Is the female protagonist of my crime novel a slut? Did I err by creating for her a messy personal life? I took these questions to a group of fellow writers this week in the wake of some puzzling comments by a book reviewer.

Some background and disclosure: My novel, Saving Texas, like many others released by small publishers, didn’t get an advance review. Its debut captured a gratifying spurt of publicity, but not the full review often posted on distributors’ sites to spur interest. So I commissioned one through a company that provides those services. The reviews are billed as candid and unbiased and if writers don’t like them, they can choose not to post them.

I was pleased with the result, except for some discombobulating comments by the male reviewer about my newspaper reporter-sleuth heroine, Annie Price.

The review says, “While Price evolves into a stronger, more intelligent woman, her initial portrayal as a good reporter who’s a hard-drinking, bed-hopping good girl at heart is dissatisfying. Price seems too smart and sophisticated to be careless and stupid about her personal life.”

That seemed simplistic and unfair. Annie, who’s thirty-six, is a problem drinker who sleeps with someone improbable after a traumatic loss. Her drunken one-night stand reverberates through the book and provides a major plot twist. The only other person she sleeps with in the novel is a state senator who’s separated from his wife. She believes that she loves him. She’s attracted to another leading character, but ends the relationship instead of consummating it.

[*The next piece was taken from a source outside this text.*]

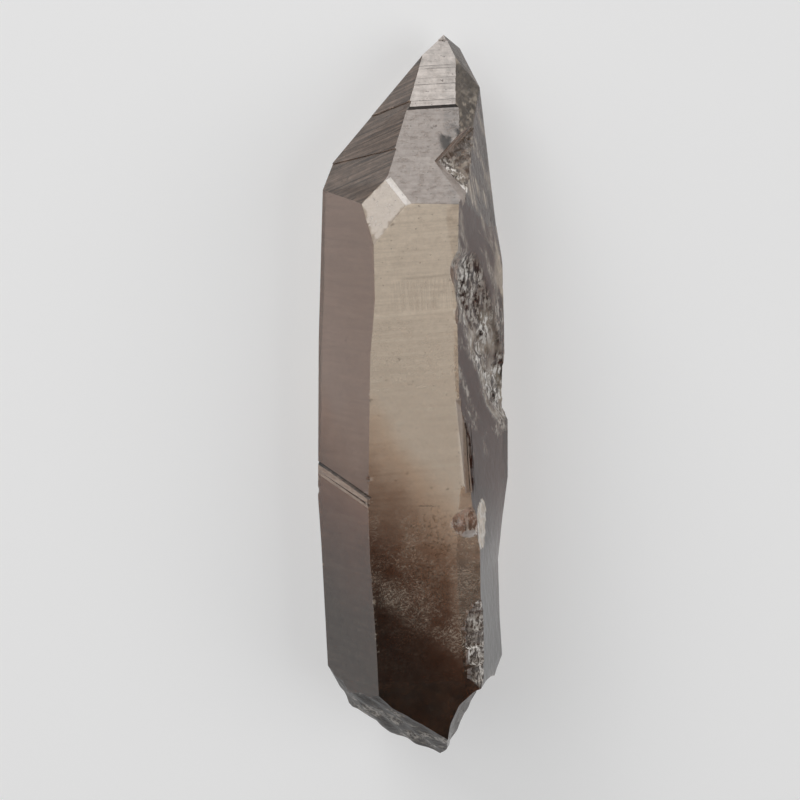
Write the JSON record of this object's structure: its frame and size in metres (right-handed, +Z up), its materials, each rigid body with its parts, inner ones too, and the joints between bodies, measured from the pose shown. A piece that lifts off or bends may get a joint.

Bed-hopping? Hardly. And hard-drinking doesn’t satisfactorily describe her drinking behavior. Hard-drinking evokes images of men who belly up to the bar most nights for convivial rounds with their buddies. Annie’s drinking isn’t a fun pastime or sport – it’s mostly solitary and veers close to alcoholism.

The reviewer also criticizes her relationship with the state senator, “a man she seems attracted to solely because of his looks and superficial personality traits.”

Well! Is it wrong or unbelievable that a woman would choose a man for his looks and “superficial personality traits?” Sounds like the kind of thing that men have been doing with impunity for years. People choose their romantic partners for a variety of reasons and women probably make as many mistakes in the realm of love and attraction as men. Aren’t we as writers supposed to create characters who are flawed but human? If our characters didn’t make bad decisions and find themselves in trouble because of them, it wouldn’t be a very interesting novel and our characters would be considered as flimsy as cardboard.

My friends, mostly women writers, agreed with my viewpoint. They liked Annie’s complexity and humanity. And they had a word for those comments from the reviewer – sexist.